Opérateurs d’importance vitale (OIV) : qui sont-ils ? Quelles sont leurs principales obligations ?

Qu’est-ce qu’un OIV ?

Le cadre réglementaire français relatif à la protection des installations d’importance vitale est fixé principalement par le Code de la défense (articles L.1332-1 et suivants ; R.1332-1 et suivants). Ces dispositions s’appliquent aux « opérateurs publics ou privés exploitant des établissements ou utilisant des installations et ouvrages, dont l'indisponibilité risquerait de diminuer d'une façon importante le potentiel de guerre ou économique, la sécurité ou la capacité de survie de la nation » (L.1332-1). Au regard de l’importance des enjeux, ces opérateurs doivent respecter certaines exigences pour assurer la protection des entités concernées contre toute menace, notamment pour faire face aux attaques terroristes et aux risques climatiques.

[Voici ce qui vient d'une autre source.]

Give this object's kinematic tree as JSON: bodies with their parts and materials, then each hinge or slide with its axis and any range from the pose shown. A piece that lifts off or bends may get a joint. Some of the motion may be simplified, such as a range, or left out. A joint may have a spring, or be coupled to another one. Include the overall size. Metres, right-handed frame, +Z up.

Ainsi, les OIV exercent des activités considérées comme essentielles pour le bon fonctionnement du pays et la sécurité de la population. Ils sont désignés par l'autorité administrative (désignation confidentielle pour les intérêts de la défense nationale) et exercent des activités détaillées par le Code de la défense et comprises dans un secteur d'activités d'importance vitale (article R.1332-1). 

Quelles sont les activités exercées par les OIV ?

En application de l’article R.1332-2 du Code de la défense, un secteur d’activités d’importance vitale comprend des activités concourant à un même objectif qui :

  1. Sont relatives à la production et la distribution de biens ou de services indispensables :
    • « à la satisfaction des besoins essentiels pour la vie des populations ;
    • « ou à l'exercice de l'autorité de l'Etat ;
    • « ou au fonctionnement de l'économie ;
    • « ou au maintien du potentiel de défense ;
    • « ou à la sécurité de la Nation,

      dès lors que ces activités sont difficilement substituables ou remplaçables ;
       
  2. Ou peuvent présenter un danger grave pour la population ».

 

Le Code de la défense invite le Premier ministre à prendre un arrêté pour déterminer les secteurs d'activités d'importance vitale. Précisément, un arrêté du 2 juin 2006 fixe cette liste et identifie les secteurs suivants :

  • activités civiles de l’État, 
  • activités judiciaires, 
  • activités militaires de l’État,
  • alimentation, communications électroniques, 
  • audiovisuel et information, 
  • énergie, 
  • espace et recherche, 
  • finances, 
  • gestion de l’eau, 
  • industrie, 
  • santé,
  • transports.

 

Image OIV

Cet arrêté détermine également, pour chaque secteur d'activités d'importance vitale, un ministre coordonnateur devant s’assurer de la bonne application des directives du gouvernement dans le secteur concerné. Chaque ministre coordonnateur doit également effectuer une analyse de risque dans son secteur en tenant compte des scénarios de menaces que le Premier ministre a fixé par arrêté (article R.1332-16 du même code). Pour ce faire, il peut s’appuyer sur la Directive Nationale de Sécurité (DNS) du secteur dont il relève (article R.1332-17). Il est à noter que ces DNS sont classifiées et ne sont pas accessibles au public.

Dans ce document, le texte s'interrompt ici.